§ Short exercise
Using the data below, repeat all of it precisely.

§ Given material
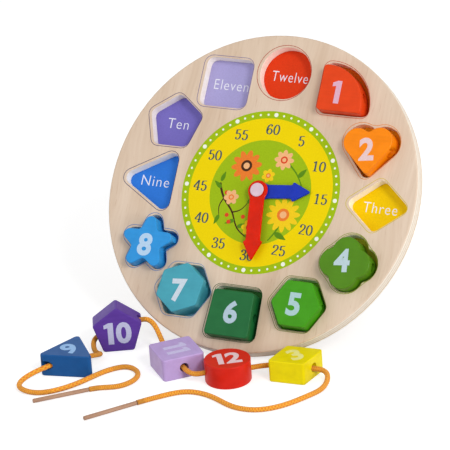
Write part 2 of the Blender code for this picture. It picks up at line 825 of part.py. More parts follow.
def lace():
    cord = material("lace_cord", LACE_ORANGE, 0.8)
    dense = smooth_curve(route_points())
    print("lace length %.4f m" % np.linalg.norm(np.diff(dense, axis=0), axis=1).sum())
    points = thinned(dense, CORD_POINTS)
    curve = bpy.data.curves.new("lace", "CURVE")
    curve.dimensions = "3D"
    curve.bevel_depth = CORD_DIAMETER / 2.0
    curve.bevel_resolution = CORD_RING_STEPS
    curve.use_fill_caps = True
    spline = curve.splines.new("POLY")
    spline.points.add(len(points) - 1)
    for spot, p in zip(spline.points, points):
        spot.co = (p[0], p[1], p[2], 1.0)
    spline.use_smooth = True
    curve.materials.append(cord)
    made = bpy.data.objects.new("lace", curve)
    bpy.context.collection.objects.link(made)


def lace_tip(name, joint, far_end):
    """A wooden rod on the end of the lace, lying on the table."""
    wood = material(name + "_wood", TIP_BROWN, 0.6)
    start = TABLE @ Vector(joint)
    way = TABLE @ Vector((far_end[0], far_end[1], joint[2])) - start
    way.normalize()
    radius = TIP_DIAMETER / 2.0
    rings = rounded_stack(circle(radius), TIP_LENGTH, TIP_ROUND, TIP_ROUND)
    made = solid(name, rings, [], wood)
    turned = way.to_track_quat("Z", "Y").to_matrix().to_4x4()
    made.matrix_world = Matrix.Translation(start + way * SEAT_GAP) @ turned


def main():
    clear_scene()
    front_panel()
    back_panel()
    for which in BLOCKS:
        block(which)
    pin_and_hands()
    lace()
    lace_tip("lace_tip_1", ROUTE[0], FIRST_TIP_END)
    lace_tip("lace_tip_2", ROUTE[-1], SECOND_TIP_END)


main()
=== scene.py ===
# %% [markdown]
# # A wooden lacing clock puzzle
# This lesson dresses the CAD model of a wooden clock puzzle in Blender. The
# CAD model is loaded first as a fixed frame, and every piece that we make is
# placed by it and rides on one of its bodies.

# %% Load the CAD model
import math

import bmesh
import bpy
import numpy as np
from mathutils import Matrix, Vector


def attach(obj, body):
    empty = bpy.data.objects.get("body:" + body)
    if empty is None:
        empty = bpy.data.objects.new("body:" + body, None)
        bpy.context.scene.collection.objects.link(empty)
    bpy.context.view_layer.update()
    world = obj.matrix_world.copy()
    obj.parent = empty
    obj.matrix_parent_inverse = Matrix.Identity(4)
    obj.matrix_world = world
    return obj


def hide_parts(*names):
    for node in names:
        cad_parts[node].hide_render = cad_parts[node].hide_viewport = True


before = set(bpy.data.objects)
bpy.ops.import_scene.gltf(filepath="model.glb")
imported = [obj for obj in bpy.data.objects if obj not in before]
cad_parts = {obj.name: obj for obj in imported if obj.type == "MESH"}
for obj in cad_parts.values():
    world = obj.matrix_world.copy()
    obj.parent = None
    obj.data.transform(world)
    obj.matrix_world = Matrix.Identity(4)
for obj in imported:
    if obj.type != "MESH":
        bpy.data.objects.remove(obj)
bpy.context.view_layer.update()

print("loaded", len(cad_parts), "nodes")

# %% [markdown]
# ## Places
# The board leans back, so most of its print and its blocks are easier to place
# in a frame of its own: X to the board's right, Y towards the twelve and Z out
# of the face. Everything on the table is placed from the lowest point of the
# board. Both frames are matrices, and a piece is moved by one of them once,
# inside its mesh, so that its object stays at the origin.

# %% Frames of the board and the table
LEAN = math.radians(38.2)
DIAL_CENTRE = (0.0, -0.070, 0.013)
LOWEST_POINT = (0.0, -0.12997, -0.16485)
BOARD = Matrix.Rotation(math.pi / 2 - LEAN, 4, "X") @ Matrix.Translation(DIAL_CENTRE)
TABLE = Matrix.Translation(LOWEST_POINT)
DIAL_RADIUS = 0.0718
FACE_OUT = (BOARD.to_3x3() @ Vector((0.0, 0.0, 1.0))).normalized()
print("the face looks along", [round(c, 3) for c in FACE_OUT])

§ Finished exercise
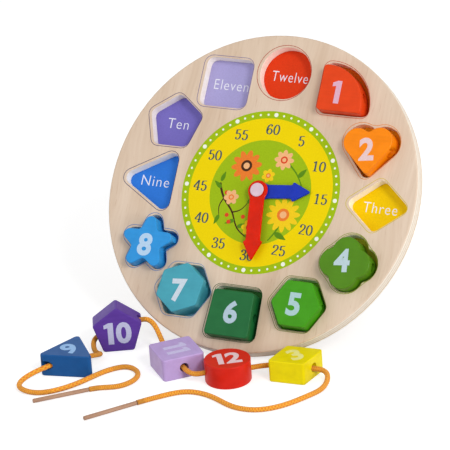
Write part 2 of the Blender code for this picture. It picks up at line 825 of part.py. More parts follow.
def lace():
    cord = material("lace_cord", LACE_ORANGE, 0.8)
    dense = smooth_curve(route_points())
    print("lace length %.4f m" % np.linalg.norm(np.diff(dense, axis=0), axis=1).sum())
    points = thinned(dense, CORD_POINTS)
    curve = bpy.data.curves.new("lace", "CURVE")
    curve.dimensions = "3D"
    curve.bevel_depth = CORD_DIAMETER / 2.0
    curve.bevel_resolution = CORD_RING_STEPS
    curve.use_fill_caps = True
    spline = curve.splines.new("POLY")
    spline.points.add(len(points) - 1)
    for spot, p in zip(spline.points, points):
        spot.co = (p[0], p[1], p[2], 1.0)
    spline.use_smooth = True
    curve.materials.append(cord)
    made = bpy.data.objects.new("lace", curve)
    bpy.context.collection.objects.link(made)


def lace_tip(name, joint, far_end):
    """A wooden rod on the end of the lace, lying on the table."""
    wood = material(name + "_wood", TIP_BROWN, 0.6)
    start = TABLE @ Vector(joint)
    way = TABLE @ Vector((far_end[0], far_end[1], joint[2])) - start
    way.normalize()
    radius = TIP_DIAMETER / 2.0
    rings = rounded_stack(circle(radius), TIP_LENGTH, TIP_ROUND, TIP_ROUND)
    made = solid(name, rings, [], wood)
    turned = way.to_track_quat("Z", "Y").to_matrix().to_4x4()
    made.matrix_world = Matrix.Translation(start + way * SEAT_GAP) @ turned


def main():
    clear_scene()
    front_panel()
    back_panel()
    for which in BLOCKS:
        block(which)
    pin_and_hands()
    lace()
    lace_tip("lace_tip_1", ROUTE[0], FIRST_TIP_END)
    lace_tip("lace_tip_2", ROUTE[-1], SECOND_TIP_END)


main()
=== scene.py ===
# %% [markdown]
# # A wooden lacing clock puzzle
# This lesson dresses the CAD model of a wooden clock puzzle in Blender. The
# CAD model is loaded first as a fixed frame, and every piece that we make is
# placed by it and rides on one of its bodies.

# %% Load the CAD model
import math

import bmesh
import bpy
import numpy as np
from mathutils import Matrix, Vector


def attach(obj, body):
    empty = bpy.data.objects.get("body:" + body)
    if empty is None:
        empty = bpy.data.objects.new("body:" + body, None)
        bpy.context.scene.collection.objects.link(empty)
    bpy.context.view_layer.update()
    world = obj.matrix_world.copy()
    obj.parent = empty
    obj.matrix_parent_inverse = Matrix.Identity(4)
    obj.matrix_world = world
    return obj


def hide_parts(*names):
    for node in names:
        cad_parts[node].hide_render = cad_parts[node].hide_viewport = True


before = set(bpy.data.objects)
bpy.ops.import_scene.gltf(filepath="model.glb")
imported = [obj for obj in bpy.data.objects if obj not in before]
cad_parts = {obj.name: obj for obj in imported if obj.type == "MESH"}
for obj in cad_parts.values():
    world = obj.matrix_world.copy()
    obj.parent = None
    obj.data.transform(world)
    obj.matrix_world = Matrix.Identity(4)
for obj in imported:
    if obj.type != "MESH":
        bpy.data.objects.remove(obj)
bpy.context.view_layer.update()

print("loaded", len(cad_parts), "nodes")

# %% [markdown]
# ## Places
# The board leans back, so most of its print and its blocks are easier to place
# in a frame of its own: X to the board's right, Y towards the twelve and Z out
# of the face. Everything on the table is placed from the lowest point of the
# board. Both frames are matrices, and a piece is moved by one of them once,
# inside its mesh, so that its object stays at the origin.

# %% Frames of the board and the table
LEAN = math.radians(38.2)
DIAL_CENTRE = (0.0, -0.070, 0.013)
LOWEST_POINT = (0.0, -0.12997, -0.16485)
BOARD = Matrix.Rotation(math.pi / 2 - LEAN, 4, "X") @ Matrix.Translation(DIAL_CENTRE)
TABLE = Matrix.Translation(LOWEST_POINT)
DIAL_RADIUS = 0.0718
FACE_OUT = (BOARD.to_3x3() @ Vector((0.0, 0.0, 1.0))).normalized()
print("the face looks along", [round(c, 3) for c in FACE_OUT])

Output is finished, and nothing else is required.